──────── Stored data

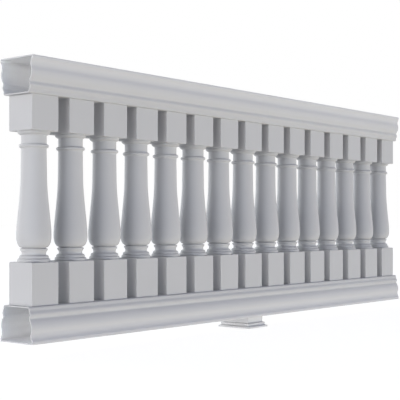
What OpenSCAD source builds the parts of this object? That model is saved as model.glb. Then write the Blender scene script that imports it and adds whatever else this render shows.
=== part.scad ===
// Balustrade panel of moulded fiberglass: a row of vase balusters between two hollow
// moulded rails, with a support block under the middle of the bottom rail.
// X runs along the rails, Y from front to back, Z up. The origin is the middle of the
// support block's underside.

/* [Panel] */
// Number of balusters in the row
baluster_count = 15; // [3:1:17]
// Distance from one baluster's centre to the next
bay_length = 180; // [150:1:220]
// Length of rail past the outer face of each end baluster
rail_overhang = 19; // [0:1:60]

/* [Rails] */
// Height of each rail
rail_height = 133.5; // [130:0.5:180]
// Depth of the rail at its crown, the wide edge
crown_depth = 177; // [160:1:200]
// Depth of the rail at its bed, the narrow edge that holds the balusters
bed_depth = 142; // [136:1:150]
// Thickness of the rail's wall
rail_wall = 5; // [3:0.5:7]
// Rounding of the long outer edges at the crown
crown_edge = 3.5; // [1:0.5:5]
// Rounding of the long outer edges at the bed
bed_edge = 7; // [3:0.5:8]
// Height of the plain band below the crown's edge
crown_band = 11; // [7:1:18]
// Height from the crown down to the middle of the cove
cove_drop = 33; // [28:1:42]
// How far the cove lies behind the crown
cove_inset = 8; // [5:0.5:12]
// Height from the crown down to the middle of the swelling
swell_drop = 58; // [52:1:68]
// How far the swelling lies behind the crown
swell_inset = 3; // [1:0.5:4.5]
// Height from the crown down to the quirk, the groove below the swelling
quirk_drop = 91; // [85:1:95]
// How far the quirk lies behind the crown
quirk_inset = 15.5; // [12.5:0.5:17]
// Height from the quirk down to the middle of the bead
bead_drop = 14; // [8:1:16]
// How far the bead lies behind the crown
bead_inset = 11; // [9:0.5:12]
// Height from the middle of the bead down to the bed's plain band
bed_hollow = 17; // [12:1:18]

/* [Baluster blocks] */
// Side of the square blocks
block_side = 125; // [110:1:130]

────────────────

## Task statement
Return exactly the opening lines of the listing above, ending with the line that has "rail_overhang = 19; // [0:1:60]".

## Output
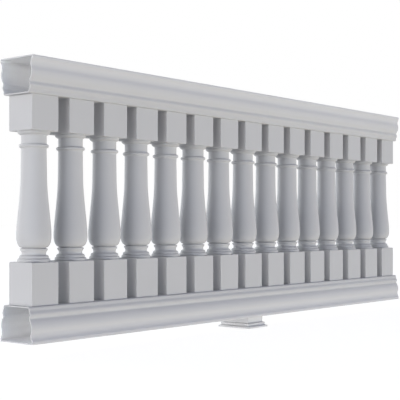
What OpenSCAD source builds the parts of this object? That model is saved as model.glb. Then write the Blender scene script that imports it and adds whatever else this render shows.
=== part.scad ===
// Balustrade panel of moulded fiberglass: a row of vase balusters between two hollow
// moulded rails, with a support block under the middle of the bottom rail.
// X runs along the rails, Y from front to back, Z up. The origin is the middle of the
// support block's underside.

/* [Panel] */
// Number of balusters in the row
baluster_count = 15; // [3:1:17]
// Distance from one baluster's centre to the next
bay_length = 180; // [150:1:220]
// Length of rail past the outer face of each end baluster
rail_overhang = 19; // [0:1:60]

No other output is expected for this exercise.